0 0 Danica Radovanovic ́ Basic Internet Foundation, Norway Amparo E. Cano Basave Aston University, UK Daniel Preo ̧tiuc-Pietro University of Pennsylvania, US Katrin Weller GESIS, Germany Aba-Sah Dadzie The Open University , UK

2016

Microposts persist as a popular means of communication, from tweets to check-ins to pins and vines. Microblogging apps for the ubiquitous personal device simplify dissemination of photos and short videos through Microposts, annotated with hashtags and other “signals”. Mobile-based services such as WhatsApp and Saya, piggybacking on SMS and augmented with social media features, continue to grow in popularity, especially in emerging markets where Internet access is often via mobile networks. Microposts also serve as portals, pointing to, for instance, micro-snaps on Snapchat.

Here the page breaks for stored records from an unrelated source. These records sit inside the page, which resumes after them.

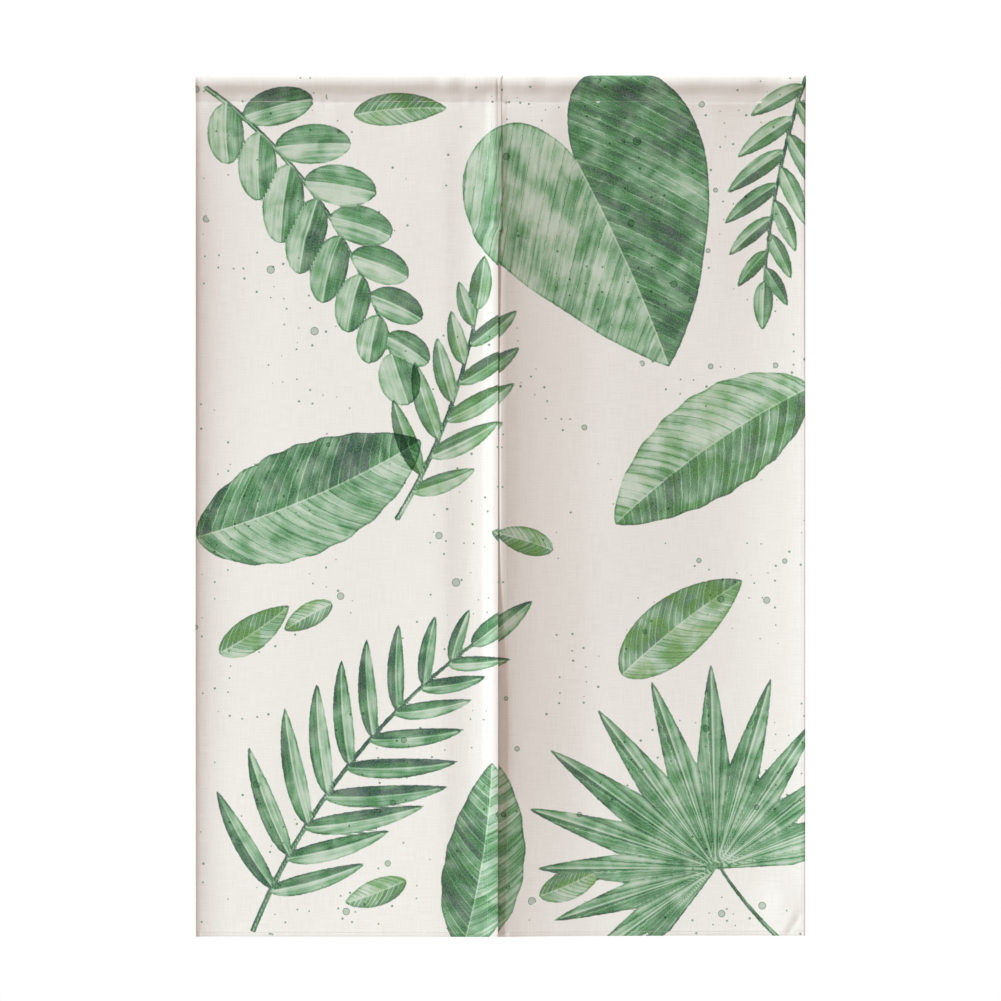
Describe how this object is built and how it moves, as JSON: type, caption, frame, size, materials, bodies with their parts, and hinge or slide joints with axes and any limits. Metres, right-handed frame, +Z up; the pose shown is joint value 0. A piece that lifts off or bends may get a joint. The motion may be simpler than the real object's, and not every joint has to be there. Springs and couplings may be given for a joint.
{
  "type": "noren curtain",
  "caption": "Split doorway curtain: hemmed cloth panels lapped and sewn together at the top, free below, hanging from an empty rod pocket.",
  "frame": {"origin": "the middle of the top fold of the rod pocket, on the rod's line", "axes": "+Z up along the drop, +X along the rod to the right as seen from the front, +Y to the back"},
  "size_m": [0.85, 0.0365, 1.2],
  "materials": {
    "printed_cloth": "off-white plain weave linen-look cloth with a printed green leaf pattern",
    "sewing_thread": "off-white sewing thread"
  },
  "bodies": {
    "root": {"pocket_left": "printed_cloth", "pocket_right": "printed_cloth", "panel_left": "printed_cloth", "panel_right": "printed_cloth"}
  },
  "joints": []
}
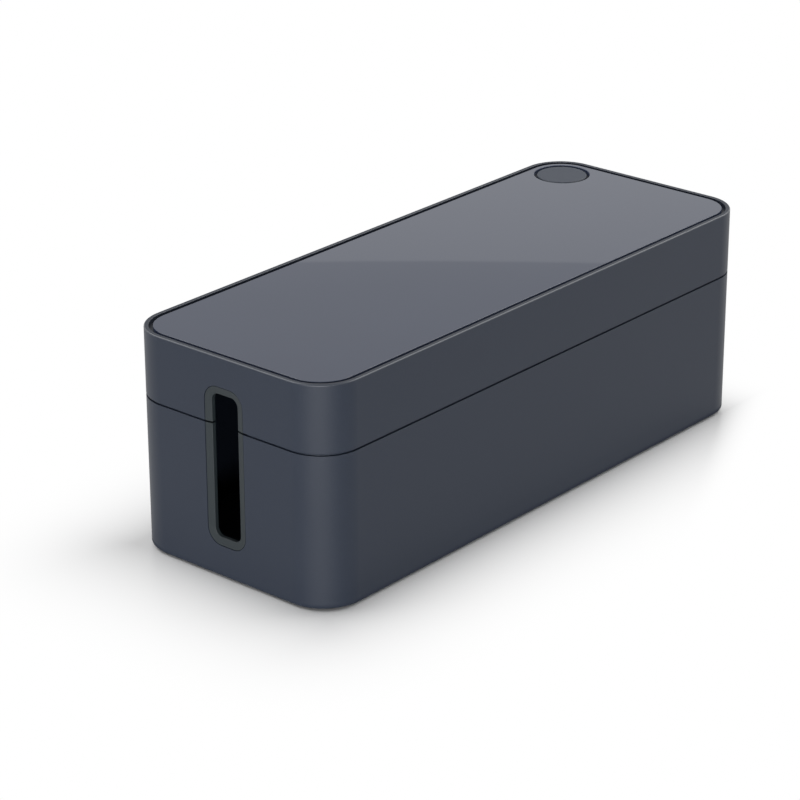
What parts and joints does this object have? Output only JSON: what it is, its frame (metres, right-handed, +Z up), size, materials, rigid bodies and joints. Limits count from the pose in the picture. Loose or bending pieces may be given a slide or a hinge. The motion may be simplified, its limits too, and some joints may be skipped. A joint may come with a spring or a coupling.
{
  "type": "cable management box",
  "caption": "Long box with round corners that hides a power strip and its cables: lift-off lid with an inlaid panel and a capped cable port, and a trimmed cable slot in each end.",
  "frame": {"origin": "on the floor under the middle of the box", "axes": "+X along the box's length towards the end with the capped port, +Z up, +Y across the box towards the side with the capped port"},
  "size_m": [0.406, 0.156, 0.1395],
  "materials": {
    "shell": "fine matt moulded texture",
    "panel": "satin, with soft reflections",
    "cap": "matt soft plastic",
    "trim": "matt",
    "foot": "matt"
  },
  "bodies": {
    "base": {"base_tub": "shell", "lower_trim_left": "trim", "lower_trim_right": "trim", "foot_front_left": "foot", "foot_front_right": "foot", "foot_back_left": "foot", "foot_back_right": "foot"},
    "lid": {"lid_shell": "shell", "top_panel": "panel", "upper_trim_left": "trim", "upper_trim_right": "trim"},
    "cap": {"port_cap": "cap"}
  },
  "joints": [
    {"name": "lid_lift", "type": "slide", "parent": "base", "child": "lid", "axis": [0, 0, 1], "range_m": [0, 0.08]},
    {"name": "cap_lift", "type": "slide", "parent": "lid", "child": "cap", "axis": [0, 0, 1], "range_m": [0, 0.03]}
  ]
}
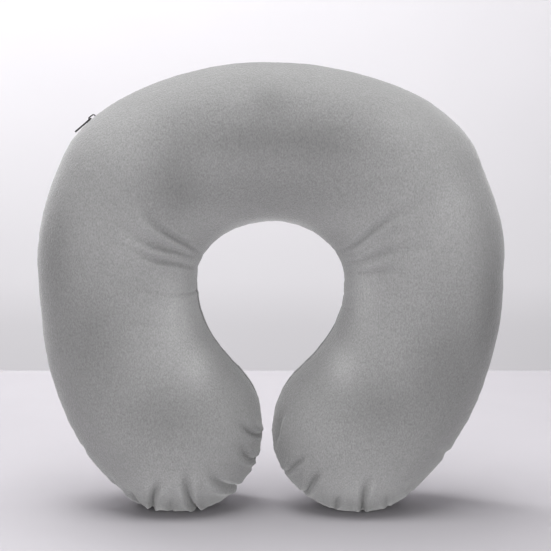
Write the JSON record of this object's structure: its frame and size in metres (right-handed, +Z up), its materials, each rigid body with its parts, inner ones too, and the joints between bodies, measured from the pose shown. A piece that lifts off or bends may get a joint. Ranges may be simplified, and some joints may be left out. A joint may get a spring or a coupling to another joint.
{
  "type": "u shaped neck pillow",
  "caption": "U-shaped travel neck pillow: fibre-filled liner in a plush cover that closes with a coil zip along the outer edge.",
  "frame": {"origin": "middle of the pillow's footprint, on the plane its two tips stand on", "axes": "+X across the shoulders, +Y towards the back face, +Z up from the tips to the top of the back; the front faces -Y"},
  "size_m": [0.3, 0.102, 0.2883],
  "materials": {
    "grey_plush": "short plush",
    "white_nonwoven": "matt",
    "white_fibre": "matt",
    "grey_thread": "matt",
    "white_thread": "matt",
    "grey_tape": "woven",
    "grey_nylon": "satin",
    "dark_metal": "satin"
  },
  "bodies": {
    "pillow": {"cover_front_panel": "grey_plush", "cover_back_panel": "grey_plush", "liner_front_panel": "white_nonwoven", "liner_back_panel": "white_nonwoven", "fibre_fill": "white_fibre", "cover_seam_thread": "grey_thread", "liner_seam_thread": "white_thread", "zip_tape_front": "grey_tape", "zip_tape_back": "grey_tape", "zip_coil_front": "grey_nylon", "zip_coil_back": "grey_nylon", "zip_top_stop_front": "dark_metal", "zip_top_stop_back": "dark_metal", "zip_bottom_stop": "dark_metal", "zip_stitch_front": "grey_thread", "zip_stitch_back": "grey_thread"},
    "slider": {"zip_slider_body": "dark_metal"},
    "pull": {"zip_pull_tab": "dark_metal"}
  },
  "joints": [
    {"name": "slider_travel", "type": "hinge", "parent": "pillow", "child": "slider", "pos_m": [0, 0, 0.0922], "axis": [0, 1, 0], "range_deg": [0, 71]},
    {"name": "pull_swing", "type": "hinge", "parent": "slider", "child": "pull", "pos_m": [-0.11531, 0, 0.25183], "axis": [0, 1, 0], "range_deg": [0, 170]}
  ]
}
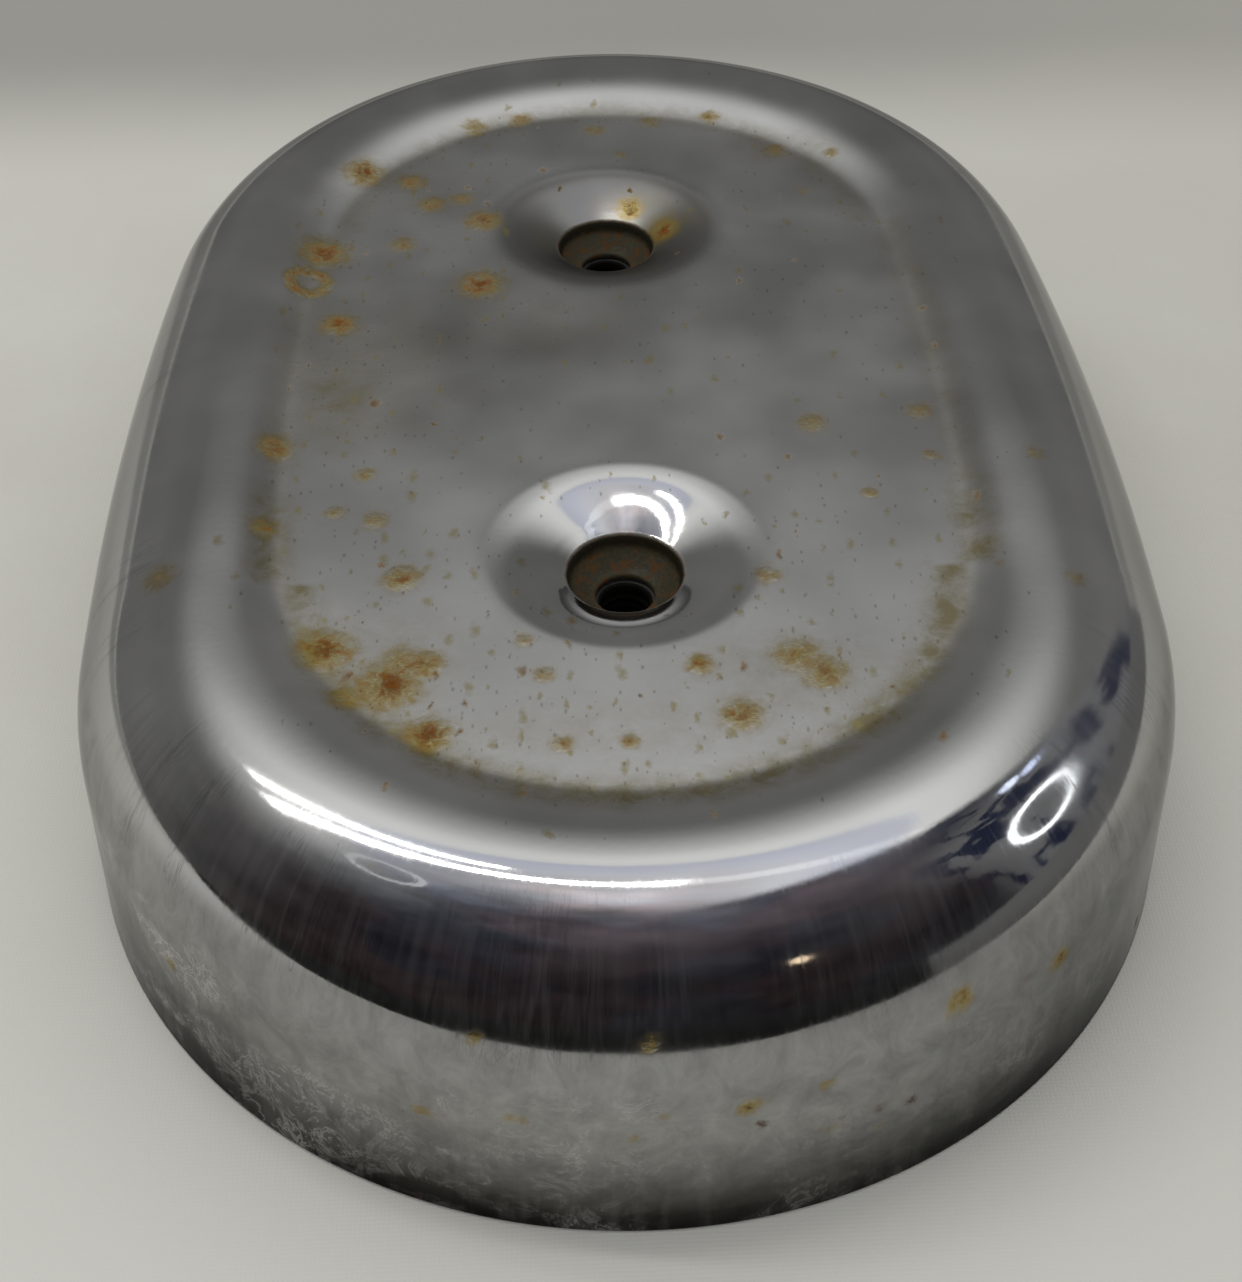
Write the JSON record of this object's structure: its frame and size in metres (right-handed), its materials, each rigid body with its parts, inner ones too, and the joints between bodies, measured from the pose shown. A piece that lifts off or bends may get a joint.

Individual Microposts typically focus on a single thought, message or theme. Collectively, Microposts contribute to today’s big data – very large scale, heterogeneous data and a source of valuable collective intelligence that feeds into opinion mining and crowd tracking, emergency response and community services. Microposts are used to generate feelings of community and inspire reaching toward a common goal, as seen in online activism during the Arab Spring and the 2013 protests in Turkey and Brazil. Microposts are used to drive social crowdfunding across several hops in a social network, contributing to, e.g., victims of the Boston Marathon terror attack. Beyond purely social impact, Microposts are used to foster innovation and generate new online and offline markets, drive targeted advertising and promote ideas and services. By providing a public, shared information space, insight may be obtained into how products and services are used by individuals and communities, where services fail, and on what innovation may be required to serve a particular need or fill a gap in the market.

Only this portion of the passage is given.